Die nach § 12c Absatz 1 Nummer 2 zu treffende Prognoseentscheidung ist in regelmäßigen Zeitabständen zu überprüfen. Dies wird durch die zeitliche Befristung der Maßnahme nach § 12c Absatz 4 Satz 1 sowie durch das mit einer möglichen Verlängerung verknüpfte Erfordernis des Fortbestehens der Anordnungsvoraussetzungen nach § 12c Absatz 4 Satz 2 sichergestellt. Zudem muss auch in der Anordnung der Maßnahme das Ende derselben aktenkundig gemacht werden. Bei Wegfall der Anordnungsvoraussetzungen ist die Maßnahme in jedem Fall unverzüglich zu beenden.

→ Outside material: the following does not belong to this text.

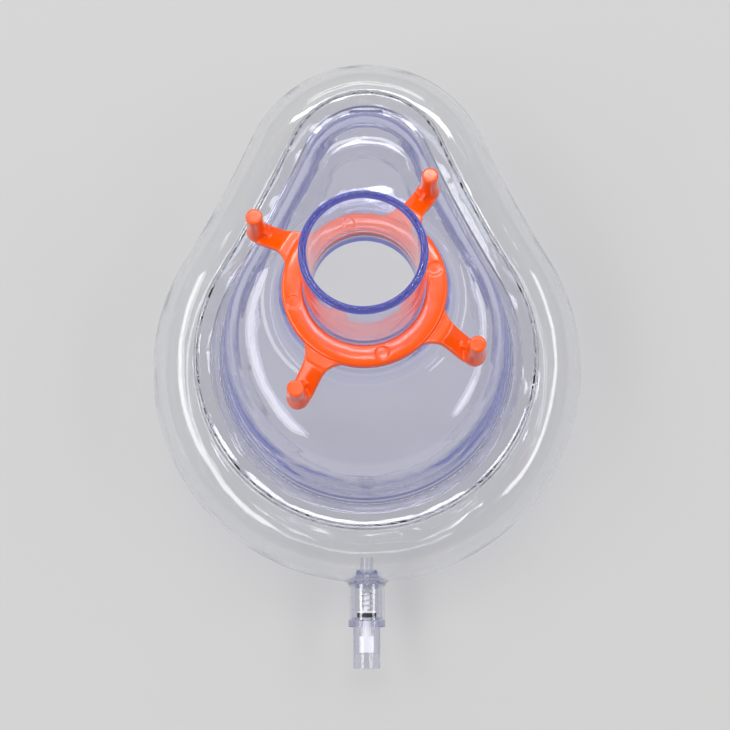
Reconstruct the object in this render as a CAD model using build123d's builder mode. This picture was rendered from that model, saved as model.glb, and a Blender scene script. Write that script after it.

Durch die Regelung des § 12c Absatz 2 soll sichergestellt werden, dass es zu keinen zeitlichen Lücken in der Überwachung kommt.

Zur weiteren verfahrensrechtlichen Sicherung setzt die Maßnahme grundsätzlich eine Anordnung durch den Polizeipräsidenten oder seinen Vertreter im Amt sowie eine detaillierte Aktenkundigmachung voraus.

Mit der Einführung diesen neuen § 12c wird auch den Hinweisen des Verwaltungsgerichts Hamburg aus seinem aktuellen Urteil (Az.: 13 K 1715/13) angemessen Rechnung getragen.